Logan App. No. 8-07-28, 2008-Ohio-4781. Certified question answered in the affirmative, judgment of the court of appeals reversed, and cause remanded to the court of appeals.
Pfeifer, Lundberg Stratton, O'Connor, O'Donnell, Lanzinger, and Cupp, JJ., concur.
Brown, C.J., not participating.
Opinion: http://www.supremecourt.ohio.gov/rod/docs/pdf/0/2010/2010-Ohio-3286.pdf
(July 20, 2010) The Supreme Court of Ohio ruled today that a defendant may plead guilty to an indictment that was amended to change the name or identity of the charged crime when the defendant is represented by counsel, has bargained for the amendment, and is not prejudiced by the change.
The court’s 6-0 decision, authored by Justice Paul E. Pfeifer, reversed a ruling by the 3rd District Court of Appeals.
A Logan County grand jury indicted John Rohrbaugh on eight felony counts including breaking and entering, theft and drug possession.

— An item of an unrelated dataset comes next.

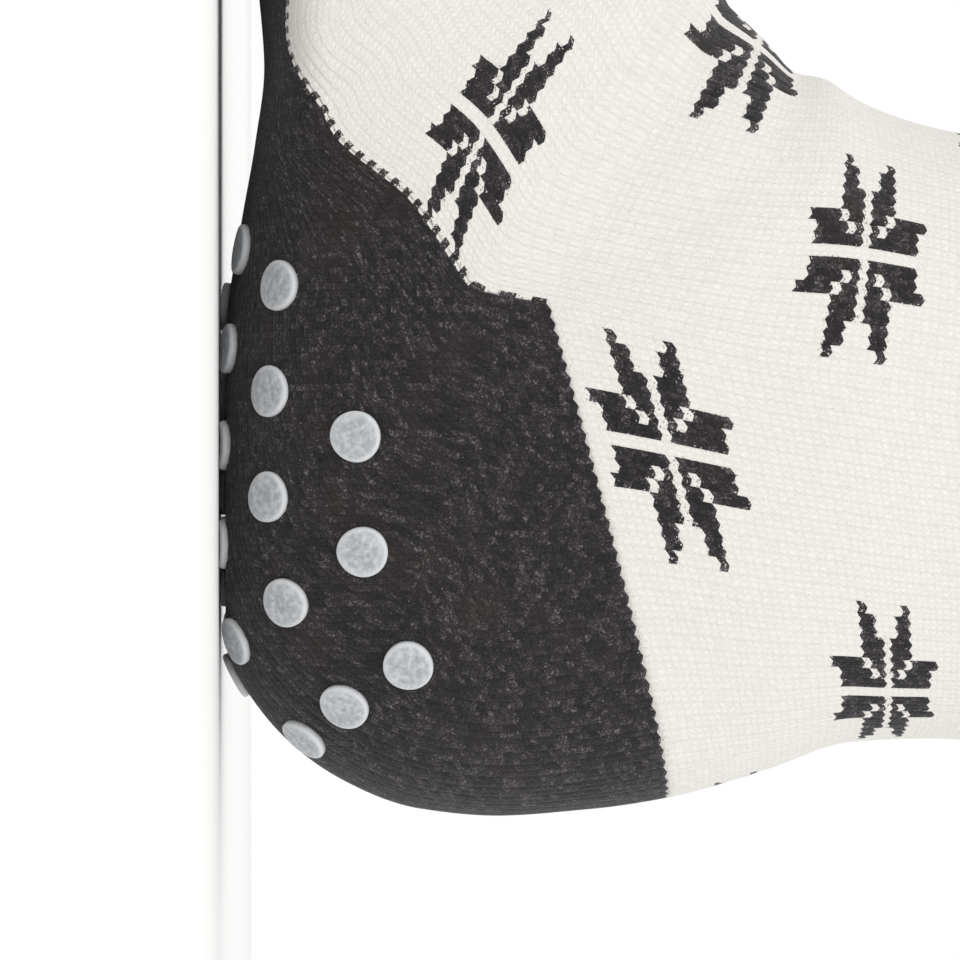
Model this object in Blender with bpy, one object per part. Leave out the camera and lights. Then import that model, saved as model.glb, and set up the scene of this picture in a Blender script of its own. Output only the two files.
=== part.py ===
"""Knitted slipper sock that fits either foot, standing empty on its silicone grip dots.

The sock is one surface, drawn as a row of rings from the top of the leg, round the heel and
along the foot to the tip of the toe. Each ring has a back (or bottom) point, a side point and a
front (or top) point. The pieces are cut from that one surface and given their wall inwards:
the rib cuff, the cream upper, the charcoal heel and sole, and the charcoal toe cap. The grip
dots stand off the sole, and the lowest ones carry the sock.

Metres, +X to the toe, +Z up. The origin is under the middle of the whole sock.
"""

import math
from collections import namedtuple

import bmesh
import bpy
from mathutils import Vector

MM = 0.001

# Driving sizes of the knitted form
FOOT_LENGTH = 250 * MM
BALL_WIDTH = 95 * MM
HEEL_WIDTH = 68 * MM
LEG_WIDTH = 78 * MM
INSTEP_HEIGHT = 69 * MM
SOLE_EDGE_HEIGHT = 18 * MM
LEG_HEIGHT = 190 * MM
CUFF_HEIGHT = 34 * MM
TOE_CAP_LENGTH = 47 * MM

# Thickness of the knit in each piece, lining included
UPPER_WALL = 2.8 * MM
SOLE_WALL = 3.4 * MM
TOE_WALL = 3.0 * MM
CUFF_WALL = 3.6 * MM
SEAM_GAP = 0.3 * MM
WELT_ROUND = 1.2 * MM

# Silicone grip dots
DOT_DIAMETER = 7.0 * MM
DOT_THICKNESS = 0.7 * MM
DOT_BEVEL = 0.3 * MM
DOT_SEAT = 0.3 * MM
DOT_PITCH = 14.2 * MM
DOT_COLUMN_PITCH = 13.3 * MM
DOT_SIDES = 12
FLOOR_DOT_RISE = 1.0 * MM

# How finely the surface is cut into faces
QUARTER_STEPS = 10
LEG_STEPS = 11
CUFF_STEPS = 4
INSTEP_STEPS = 14
HEEL_STEPS = 16
TOE_STEPS = 8
GIRTH_STEPS = 120

# Places and turns are steps between the table's rings. A slope is taken over the slope's step
# each way, and a place is sought by halving its range.
SLOPE_STEP = 0.02
HALVINGS = 40

# The sole's underside is flat on this plane, so that the lowest dots reach down to z = 0.
SOLE_PLANE = DOT_SEAT + DOT_THICKNESS

Ring = namedtuple("Ring", "back_x back_z side_x side_z front_x front_z half_width back_power front_power")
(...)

As the result of a plea bargain, the prosecutor amended the first count of the indictment from breaking and entering to receiving stolen property, and dismissed all other counts in the indictment except the drug possession charge. The prosecutor did not seek a written or oral waiver of indictment from Rohrbaugh on the receiving stolen property charge. On the same day the indictment was amended, Rohrbaugh entered guilty pleas to both the receiving stolen property and drug possession charges. He was convicted and sentenced to eleven months in prison on each count, with those terms to be served concurrently, and ordered to pay restitution.
Rohrbaugh subsequently appealed the restitution portion of his sentence. On review, the 3rd District Court of Appeals ruled that, because Rohrbaugh had not been indicted by the grand jury for the crime of receiving stolen property, and had not formally waived his constitutional right to indictment before being charged with that felony offense, the trial court had committed plain error by accepting a guilty plea to an indictment that had been amended to change the name or identity of a charged crime. Based on that ruling, the court of appeals ordered that Rohrbaugh’s guilty plea be vacated and remanded the case to the trial court for further proceedings.
The state sought and was granted Supreme Court review of the 3rd District’s decision. The Court also determined that there was a conflict between the court of appeals’ ruling in this case and a 2008 decision of the 8th District Court of Appeals.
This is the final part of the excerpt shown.